The sanctity for Islam of the Rock, the Haram, and Jerusalem, in general, was strengthened by the identification by early Muslim authorities of Jerusalem as the destiny of the Prophet Muhammad's night journey (Sūrah 17:1), and the Rock as the place from which he ascended to heaven (Sūrah 53:4–10). As in Judaism and Christianity, Jerusalem assumed an important role in Muslim beliefs concerning the end time and the day of judgment. So too, Muslim sources reflect the tensions between the holy city, setting of the last judgment, and Jerusalem in its daily activities. Thus Muqaddasi, a tenth‐century geographer and historian, and a native of Jerusalem, would celebrate Jerusalem as “the most illustrious of cities” where the advantages of the present and the next world meet, and also describe the city as a place oppressive to the poor, lacking in learned men, “a golden basin filled with scorpions.”

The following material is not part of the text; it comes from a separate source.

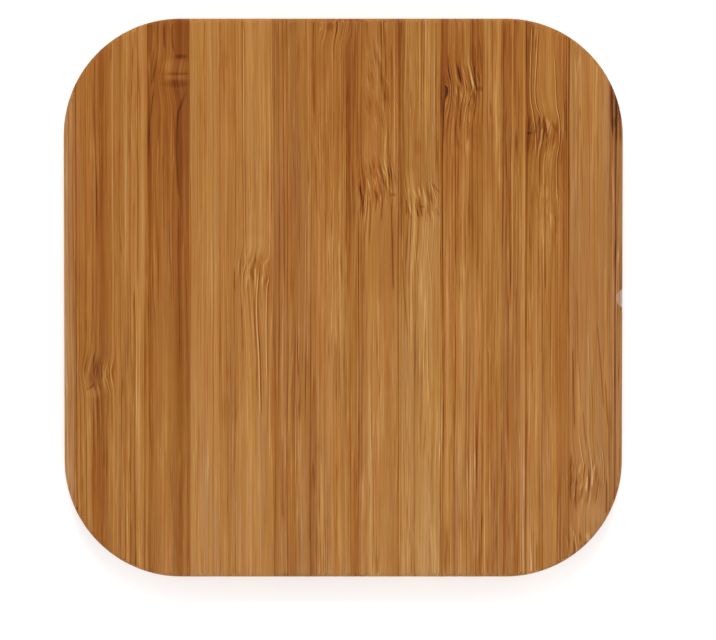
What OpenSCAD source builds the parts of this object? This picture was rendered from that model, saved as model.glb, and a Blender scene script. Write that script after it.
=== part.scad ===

Jerusalem is today a city of approximately one‐half million people, a city which both celebrates and is haunted by its history, a city in which the tensions between the ideal and the real Jerusalem are lived and witnessed daily, and in which the rages and passions of religion and politics bring to mind the words of the psalmist, “Pray for the peace of Jerusalem” (Ps. 122.6).